Task inputs

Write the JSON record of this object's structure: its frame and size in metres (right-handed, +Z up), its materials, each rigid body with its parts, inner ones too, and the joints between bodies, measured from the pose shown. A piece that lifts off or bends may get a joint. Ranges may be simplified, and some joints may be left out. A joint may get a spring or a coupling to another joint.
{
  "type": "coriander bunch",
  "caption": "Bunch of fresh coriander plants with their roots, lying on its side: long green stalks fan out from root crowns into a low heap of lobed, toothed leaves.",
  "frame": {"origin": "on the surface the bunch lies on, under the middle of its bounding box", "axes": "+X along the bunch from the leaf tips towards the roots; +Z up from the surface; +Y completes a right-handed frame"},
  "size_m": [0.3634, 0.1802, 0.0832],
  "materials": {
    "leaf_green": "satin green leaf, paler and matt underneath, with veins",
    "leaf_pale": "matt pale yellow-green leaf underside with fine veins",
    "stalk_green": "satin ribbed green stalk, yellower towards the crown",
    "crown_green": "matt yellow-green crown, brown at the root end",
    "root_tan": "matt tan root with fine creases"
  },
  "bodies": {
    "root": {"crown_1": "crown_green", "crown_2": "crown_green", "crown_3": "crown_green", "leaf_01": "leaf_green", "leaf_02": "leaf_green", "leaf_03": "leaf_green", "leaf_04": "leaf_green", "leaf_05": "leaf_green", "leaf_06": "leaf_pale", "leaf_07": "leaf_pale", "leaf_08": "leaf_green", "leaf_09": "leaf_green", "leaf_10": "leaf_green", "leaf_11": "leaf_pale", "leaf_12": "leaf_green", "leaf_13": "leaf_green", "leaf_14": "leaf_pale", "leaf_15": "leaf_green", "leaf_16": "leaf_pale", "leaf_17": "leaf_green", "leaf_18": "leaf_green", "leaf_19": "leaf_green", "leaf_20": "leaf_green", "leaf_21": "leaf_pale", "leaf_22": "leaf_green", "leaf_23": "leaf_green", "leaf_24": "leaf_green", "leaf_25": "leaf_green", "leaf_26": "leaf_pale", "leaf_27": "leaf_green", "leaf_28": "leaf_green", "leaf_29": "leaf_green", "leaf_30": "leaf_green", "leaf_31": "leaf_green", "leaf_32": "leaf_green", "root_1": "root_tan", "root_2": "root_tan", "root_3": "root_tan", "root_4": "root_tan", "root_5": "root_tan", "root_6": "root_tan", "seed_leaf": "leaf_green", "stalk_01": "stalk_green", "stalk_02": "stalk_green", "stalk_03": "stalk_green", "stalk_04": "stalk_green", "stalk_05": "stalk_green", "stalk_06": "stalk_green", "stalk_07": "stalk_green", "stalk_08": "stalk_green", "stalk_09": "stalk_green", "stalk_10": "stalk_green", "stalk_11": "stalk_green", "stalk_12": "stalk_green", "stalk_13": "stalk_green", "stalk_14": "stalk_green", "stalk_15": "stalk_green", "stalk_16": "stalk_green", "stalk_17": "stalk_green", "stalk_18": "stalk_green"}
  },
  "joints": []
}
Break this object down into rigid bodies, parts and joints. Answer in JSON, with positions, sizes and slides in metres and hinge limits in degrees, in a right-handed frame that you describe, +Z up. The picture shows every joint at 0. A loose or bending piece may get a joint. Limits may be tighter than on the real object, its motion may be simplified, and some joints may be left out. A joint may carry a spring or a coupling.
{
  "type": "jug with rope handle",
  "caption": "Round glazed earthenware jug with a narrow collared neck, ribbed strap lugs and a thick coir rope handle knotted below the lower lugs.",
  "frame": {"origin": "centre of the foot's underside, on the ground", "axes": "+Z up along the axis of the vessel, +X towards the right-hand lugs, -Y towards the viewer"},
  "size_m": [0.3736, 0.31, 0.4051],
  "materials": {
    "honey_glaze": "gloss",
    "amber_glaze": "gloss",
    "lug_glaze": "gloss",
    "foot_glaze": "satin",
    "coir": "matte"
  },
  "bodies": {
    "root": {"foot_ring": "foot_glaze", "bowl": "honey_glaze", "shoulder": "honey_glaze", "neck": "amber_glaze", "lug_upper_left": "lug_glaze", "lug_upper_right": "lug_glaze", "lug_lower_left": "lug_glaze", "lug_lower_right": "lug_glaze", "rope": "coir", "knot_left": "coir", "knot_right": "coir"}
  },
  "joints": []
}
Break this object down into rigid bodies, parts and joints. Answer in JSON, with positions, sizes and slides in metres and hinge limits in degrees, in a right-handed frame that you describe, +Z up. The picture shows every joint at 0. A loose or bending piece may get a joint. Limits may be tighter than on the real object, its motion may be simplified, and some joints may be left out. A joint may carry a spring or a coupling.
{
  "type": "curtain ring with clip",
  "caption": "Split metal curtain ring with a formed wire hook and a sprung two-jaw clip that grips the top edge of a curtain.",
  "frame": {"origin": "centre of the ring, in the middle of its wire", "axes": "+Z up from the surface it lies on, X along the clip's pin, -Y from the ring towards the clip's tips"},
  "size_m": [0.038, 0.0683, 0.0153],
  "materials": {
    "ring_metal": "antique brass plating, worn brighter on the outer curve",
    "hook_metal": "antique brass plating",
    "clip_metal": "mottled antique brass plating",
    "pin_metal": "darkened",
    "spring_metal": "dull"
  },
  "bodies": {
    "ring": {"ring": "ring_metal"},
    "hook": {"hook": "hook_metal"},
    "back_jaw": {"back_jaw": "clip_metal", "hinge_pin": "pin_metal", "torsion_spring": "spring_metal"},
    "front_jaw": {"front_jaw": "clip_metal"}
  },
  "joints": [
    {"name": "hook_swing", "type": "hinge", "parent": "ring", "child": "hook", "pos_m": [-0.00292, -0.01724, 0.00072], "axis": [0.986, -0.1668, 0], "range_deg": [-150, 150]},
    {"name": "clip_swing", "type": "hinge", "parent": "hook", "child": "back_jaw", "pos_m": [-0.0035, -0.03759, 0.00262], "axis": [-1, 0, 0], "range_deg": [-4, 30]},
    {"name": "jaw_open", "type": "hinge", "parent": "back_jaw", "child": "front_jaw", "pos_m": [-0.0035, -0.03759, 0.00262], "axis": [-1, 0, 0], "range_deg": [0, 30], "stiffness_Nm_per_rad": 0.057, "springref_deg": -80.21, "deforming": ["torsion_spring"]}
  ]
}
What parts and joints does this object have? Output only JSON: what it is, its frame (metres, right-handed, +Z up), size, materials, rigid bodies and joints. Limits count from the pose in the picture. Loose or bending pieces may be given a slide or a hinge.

Exercise
Quote the data above in full, changing nothing.

Expected answer
Write the JSON record of this object's structure: its frame and size in metres (right-handed, +Z up), its materials, each rigid body with its parts, inner ones too, and the joints between bodies, measured from the pose shown. A piece that lifts off or bends may get a joint. Ranges may be simplified, and some joints may be left out. A joint may get a spring or a coupling to another joint.
{
  "type": "coriander bunch",
  "caption": "Bunch of fresh coriander plants with their roots, lying on its side: long green stalks fan out from root crowns into a low heap of lobed, toothed leaves.",
  "frame": {"origin": "on the surface the bunch lies on, under the middle of its bounding box", "axes": "+X along the bunch from the leaf tips towards the roots; +Z up from the surface; +Y completes a right-handed frame"},
  "size_m": [0.3634, 0.1802, 0.0832],
  "materials": {
    "leaf_green": "satin green leaf, paler and matt underneath, with veins",
    "leaf_pale": "matt pale yellow-green leaf underside with fine veins",
    "stalk_green": "satin ribbed green stalk, yellower towards the crown",
    "crown_green": "matt yellow-green crown, brown at the root end",
    "root_tan": "matt tan root with fine creases"
  },
  "bodies": {
    "root": {"crown_1": "crown_green", "crown_2": "crown_green", "crown_3": "crown_green", "leaf_01": "leaf_green", "leaf_02": "leaf_green", "leaf_03": "leaf_green", "leaf_04": "leaf_green", "leaf_05": "leaf_green", "leaf_06": "leaf_pale", "leaf_07": "leaf_pale", "leaf_08": "leaf_green", "leaf_09": "leaf_green", "leaf_10": "leaf_green", "leaf_11": "leaf_pale", "leaf_12": "leaf_green", "leaf_13": "leaf_green", "leaf_14": "leaf_pale", "leaf_15": "leaf_green", "leaf_16": "leaf_pale", "leaf_17": "leaf_green", "leaf_18": "leaf_green", "leaf_19": "leaf_green", "leaf_20": "leaf_green", "leaf_21": "leaf_pale", "leaf_22": "leaf_green", "leaf_23": "leaf_green", "leaf_24": "leaf_green", "leaf_25": "leaf_green", "leaf_26": "leaf_pale", "leaf_27": "leaf_green", "leaf_28": "leaf_green", "leaf_29": "leaf_green", "leaf_30": "leaf_green", "leaf_31": "leaf_green", "leaf_32": "leaf_green", "root_1": "root_tan", "root_2": "root_tan", "root_3": "root_tan", "root_4": "root_tan", "root_5": "root_tan", "root_6": "root_tan", "seed_leaf": "leaf_green", "stalk_01": "stalk_green", "stalk_02": "stalk_green", "stalk_03": "stalk_green", "stalk_04": "stalk_green", "stalk_05": "stalk_green", "stalk_06": "stalk_green", "stalk_07": "stalk_green", "stalk_08": "stalk_green", "stalk_09": "stalk_green", "stalk_10": "stalk_green", "stalk_11": "stalk_green", "stalk_12": "stalk_green", "stalk_13": "stalk_green", "stalk_14": "stalk_green", "stalk_15": "stalk_green", "stalk_16": "stalk_green", "stalk_17": "stalk_green", "stalk_18": "stalk_green"}
  },
  "joints": []
}
Break this object down into rigid bodies, parts and joints. Answer in JSON, with positions, sizes and slides in metres and hinge limits in degrees, in a right-handed frame that you describe, +Z up. The picture shows every joint at 0. A loose or bending piece may get a joint. Limits may be tighter than on the real object, its motion may be simplified, and some joints may be left out. A joint may carry a spring or a coupling.
{
  "type": "jug with rope handle",
  "caption": "Round glazed earthenware jug with a narrow collared neck, ribbed strap lugs and a thick coir rope handle knotted below the lower lugs.",
  "frame": {"origin": "centre of the foot's underside, on the ground", "axes": "+Z up along the axis of the vessel, +X towards the right-hand lugs, -Y towards the viewer"},
  "size_m": [0.3736, 0.31, 0.4051],
  "materials": {
    "honey_glaze": "gloss",
    "amber_glaze": "gloss",
    "lug_glaze": "gloss",
    "foot_glaze": "satin",
    "coir": "matte"
  },
  "bodies": {
    "root": {"foot_ring": "foot_glaze", "bowl": "honey_glaze", "shoulder": "honey_glaze", "neck": "amber_glaze", "lug_upper_left": "lug_glaze", "lug_upper_right": "lug_glaze", "lug_lower_left": "lug_glaze", "lug_lower_right": "lug_glaze", "rope": "coir", "knot_left": "coir", "knot_right": "coir"}
  },
  "joints": []
}
Break this object down into rigid bodies, parts and joints. Answer in JSON, with positions, sizes and slides in metres and hinge limits in degrees, in a right-handed frame that you describe, +Z up. The picture shows every joint at 0. A loose or bending piece may get a joint. Limits may be tighter than on the real object, its motion may be simplified, and some joints may be left out. A joint may carry a spring or a coupling.
{
  "type": "curtain ring with clip",
  "caption": "Split metal curtain ring with a formed wire hook and a sprung two-jaw clip that grips the top edge of a curtain.",
  "frame": {"origin": "centre of the ring, in the middle of its wire", "axes": "+Z up from the surface it lies on, X along the clip's pin, -Y from the ring towards the clip's tips"},
  "size_m": [0.038, 0.0683, 0.0153],
  "materials": {
    "ring_metal": "antique brass plating, worn brighter on the outer curve",
    "hook_metal": "antique brass plating",
    "clip_metal": "mottled antique brass plating",
    "pin_metal": "darkened",
    "spring_metal": "dull"
  },
  "bodies": {
    "ring": {"ring": "ring_metal"},
    "hook": {"hook": "hook_metal"},
    "back_jaw": {"back_jaw": "clip_metal", "hinge_pin": "pin_metal", "torsion_spring": "spring_metal"},
    "front_jaw": {"front_jaw": "clip_metal"}
  },
  "joints": [
    {"name": "hook_swing", "type": "hinge", "parent": "ring", "child": "hook", "pos_m": [-0.00292, -0.01724, 0.00072], "axis": [0.986, -0.1668, 0], "range_deg": [-150, 150]},
    {"name": "clip_swing", "type": "hinge", "parent": "hook", "child": "back_jaw", "pos_m": [-0.0035, -0.03759, 0.00262], "axis": [-1, 0, 0], "range_deg": [-4, 30]},
    {"name": "jaw_open", "type": "hinge", "parent": "back_jaw", "child": "front_jaw", "pos_m": [-0.0035, -0.03759, 0.00262], "axis": [-1, 0, 0], "range_deg": [0, 30], "stiffness_Nm_per_rad": 0.057, "springref_deg": -80.21, "deforming": ["torsion_spring"]}
  ]
}
What parts and joints does this object have? Output only JSON: what it is, its frame (metres, right-handed, +Z up), size, materials, rigid bodies and joints. Limits count from the pose in the picture. Loose or bending pieces may be given a slide or a hinge.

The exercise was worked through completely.